M/s. Cipla Ltd. and other drug manufacturers challenged an order of the Union Government, including seven drugs salbutamol, theophylline, cyproflaxacin, norfloxacin, cloxacillin, doxycycline and glipizide in the First Schedule of the DPCO, 1995.
Notices were issued to the manufacturers to deposit the "over-charged" amounts in relation to the formulations of the scheduled drugs as they came within the purview of price fixation by the Government and the companies were selling the drugs over and above the prescribed price.
The Bombay High Court allowed a batch of writ petitions from Cipla and others challenging the inclusion of seven drugs in the DPCO and quashed notices issued for recovery of "over-charged" amounts. The appeal by the Centre was directed against the High Court judgment.
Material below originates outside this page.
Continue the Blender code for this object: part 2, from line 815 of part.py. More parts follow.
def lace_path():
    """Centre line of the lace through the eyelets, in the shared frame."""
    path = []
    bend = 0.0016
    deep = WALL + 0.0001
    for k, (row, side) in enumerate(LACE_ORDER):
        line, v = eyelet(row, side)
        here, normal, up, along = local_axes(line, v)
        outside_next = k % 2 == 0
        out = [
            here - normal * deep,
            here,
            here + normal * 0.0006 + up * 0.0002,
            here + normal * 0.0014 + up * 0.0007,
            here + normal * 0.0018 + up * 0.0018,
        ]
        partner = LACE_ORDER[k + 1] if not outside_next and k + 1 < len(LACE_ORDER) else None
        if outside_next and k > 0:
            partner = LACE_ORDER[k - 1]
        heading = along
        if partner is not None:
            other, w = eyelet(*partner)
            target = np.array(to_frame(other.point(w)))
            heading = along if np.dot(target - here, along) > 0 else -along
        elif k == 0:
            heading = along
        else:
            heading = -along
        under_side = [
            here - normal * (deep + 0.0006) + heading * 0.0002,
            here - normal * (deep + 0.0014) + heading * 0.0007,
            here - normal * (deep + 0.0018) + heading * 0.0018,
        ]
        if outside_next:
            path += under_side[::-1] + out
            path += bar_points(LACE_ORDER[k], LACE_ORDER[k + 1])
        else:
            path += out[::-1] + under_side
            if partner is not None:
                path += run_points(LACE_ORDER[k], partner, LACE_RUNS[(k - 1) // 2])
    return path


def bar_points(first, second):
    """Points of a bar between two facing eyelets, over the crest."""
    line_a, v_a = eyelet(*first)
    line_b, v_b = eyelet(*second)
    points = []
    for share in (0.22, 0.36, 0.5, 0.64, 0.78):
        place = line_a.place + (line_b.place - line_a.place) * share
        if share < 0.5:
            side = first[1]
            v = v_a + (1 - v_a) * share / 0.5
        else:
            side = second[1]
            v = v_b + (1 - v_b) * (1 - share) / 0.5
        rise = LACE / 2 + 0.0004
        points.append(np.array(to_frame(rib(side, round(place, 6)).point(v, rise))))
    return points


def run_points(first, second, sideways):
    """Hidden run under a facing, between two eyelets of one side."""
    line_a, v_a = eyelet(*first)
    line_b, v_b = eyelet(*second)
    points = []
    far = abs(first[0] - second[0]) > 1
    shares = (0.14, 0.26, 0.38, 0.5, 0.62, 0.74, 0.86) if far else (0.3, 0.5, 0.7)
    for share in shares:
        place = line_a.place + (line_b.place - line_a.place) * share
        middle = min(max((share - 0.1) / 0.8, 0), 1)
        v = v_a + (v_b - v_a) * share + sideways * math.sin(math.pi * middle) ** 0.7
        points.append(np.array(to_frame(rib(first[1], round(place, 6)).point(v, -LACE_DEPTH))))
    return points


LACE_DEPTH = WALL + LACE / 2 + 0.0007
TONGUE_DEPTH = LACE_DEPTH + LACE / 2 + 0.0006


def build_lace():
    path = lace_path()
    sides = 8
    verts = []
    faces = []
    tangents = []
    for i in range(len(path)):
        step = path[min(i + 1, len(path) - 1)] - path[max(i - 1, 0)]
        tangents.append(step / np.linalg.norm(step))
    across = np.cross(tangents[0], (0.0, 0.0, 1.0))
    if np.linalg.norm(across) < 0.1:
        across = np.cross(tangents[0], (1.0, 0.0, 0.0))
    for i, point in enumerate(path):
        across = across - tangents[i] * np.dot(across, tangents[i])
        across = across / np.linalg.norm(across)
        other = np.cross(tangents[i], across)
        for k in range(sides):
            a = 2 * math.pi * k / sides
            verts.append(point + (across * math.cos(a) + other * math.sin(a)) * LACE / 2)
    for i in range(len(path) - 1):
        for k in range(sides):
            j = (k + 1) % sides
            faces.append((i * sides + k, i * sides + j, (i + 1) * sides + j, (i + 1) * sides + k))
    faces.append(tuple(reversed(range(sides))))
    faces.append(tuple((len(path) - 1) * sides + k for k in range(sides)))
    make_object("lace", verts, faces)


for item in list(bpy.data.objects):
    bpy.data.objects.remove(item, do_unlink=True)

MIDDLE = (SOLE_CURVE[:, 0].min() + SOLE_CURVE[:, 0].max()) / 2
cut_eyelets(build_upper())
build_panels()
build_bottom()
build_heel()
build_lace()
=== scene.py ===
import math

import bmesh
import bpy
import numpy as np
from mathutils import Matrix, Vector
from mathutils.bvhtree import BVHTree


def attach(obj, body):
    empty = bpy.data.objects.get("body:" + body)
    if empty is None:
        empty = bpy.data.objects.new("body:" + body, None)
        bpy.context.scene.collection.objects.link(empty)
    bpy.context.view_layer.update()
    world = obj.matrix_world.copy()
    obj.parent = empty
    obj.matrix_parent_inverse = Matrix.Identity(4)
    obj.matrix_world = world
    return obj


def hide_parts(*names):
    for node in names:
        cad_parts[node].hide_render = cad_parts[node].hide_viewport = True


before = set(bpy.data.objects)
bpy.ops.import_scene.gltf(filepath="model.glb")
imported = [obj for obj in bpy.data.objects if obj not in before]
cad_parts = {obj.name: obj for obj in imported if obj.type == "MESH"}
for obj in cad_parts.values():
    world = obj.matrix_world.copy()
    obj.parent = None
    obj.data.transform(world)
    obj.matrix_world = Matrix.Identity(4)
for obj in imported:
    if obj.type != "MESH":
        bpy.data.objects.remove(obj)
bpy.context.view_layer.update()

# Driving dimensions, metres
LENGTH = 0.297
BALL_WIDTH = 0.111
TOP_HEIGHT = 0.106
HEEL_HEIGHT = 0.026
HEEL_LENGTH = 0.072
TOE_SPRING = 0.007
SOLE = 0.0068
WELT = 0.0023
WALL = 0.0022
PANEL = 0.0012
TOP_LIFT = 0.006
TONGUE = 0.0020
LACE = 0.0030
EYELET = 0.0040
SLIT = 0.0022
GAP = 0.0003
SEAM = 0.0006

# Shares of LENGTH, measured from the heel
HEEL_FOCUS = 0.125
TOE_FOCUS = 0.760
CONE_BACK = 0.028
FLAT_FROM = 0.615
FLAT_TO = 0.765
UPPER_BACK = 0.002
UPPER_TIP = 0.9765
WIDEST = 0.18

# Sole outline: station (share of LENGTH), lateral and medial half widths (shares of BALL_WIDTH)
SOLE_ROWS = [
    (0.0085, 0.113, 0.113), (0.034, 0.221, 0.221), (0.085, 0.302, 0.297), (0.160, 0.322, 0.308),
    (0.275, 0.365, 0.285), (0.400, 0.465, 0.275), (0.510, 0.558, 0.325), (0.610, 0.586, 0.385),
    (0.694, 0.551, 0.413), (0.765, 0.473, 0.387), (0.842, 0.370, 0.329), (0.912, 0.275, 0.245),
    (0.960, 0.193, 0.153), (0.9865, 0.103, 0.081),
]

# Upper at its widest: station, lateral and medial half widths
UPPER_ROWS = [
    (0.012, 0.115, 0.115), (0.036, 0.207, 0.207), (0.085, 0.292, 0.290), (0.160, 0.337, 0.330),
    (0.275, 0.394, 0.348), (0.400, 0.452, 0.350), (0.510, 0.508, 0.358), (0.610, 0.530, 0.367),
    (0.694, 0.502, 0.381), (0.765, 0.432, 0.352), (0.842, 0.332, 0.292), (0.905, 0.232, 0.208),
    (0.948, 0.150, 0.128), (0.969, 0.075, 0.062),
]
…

Allowing the appeal, the Bench said that going by the estimates of turnover made by the respondent companies, there was vast difference between the value of the bulk drugs worked out by them and the sale value of formulations. Moreover, in relation to some of the drugs, there was vast variation between the quantity produced, imported and utilised in formulations sold in the market.
The Bench noted that the High Court should have examined whether the petitioners had withheld relevant data they were in a position to produce and if so what would be its effect.
Holding that the approach of the High Court was wholly impermissible, the Bench said the mere vagueness or lack of clarity in the Centre's stand did not by itself advance the case of the petitioners.
The Bench while giving liberty to the authorities to recover 50 per cent of the "over-charged" amounts within four weeks stayed the recovery of the remaining 50 per cent till the matter was decided afresh by the High Court.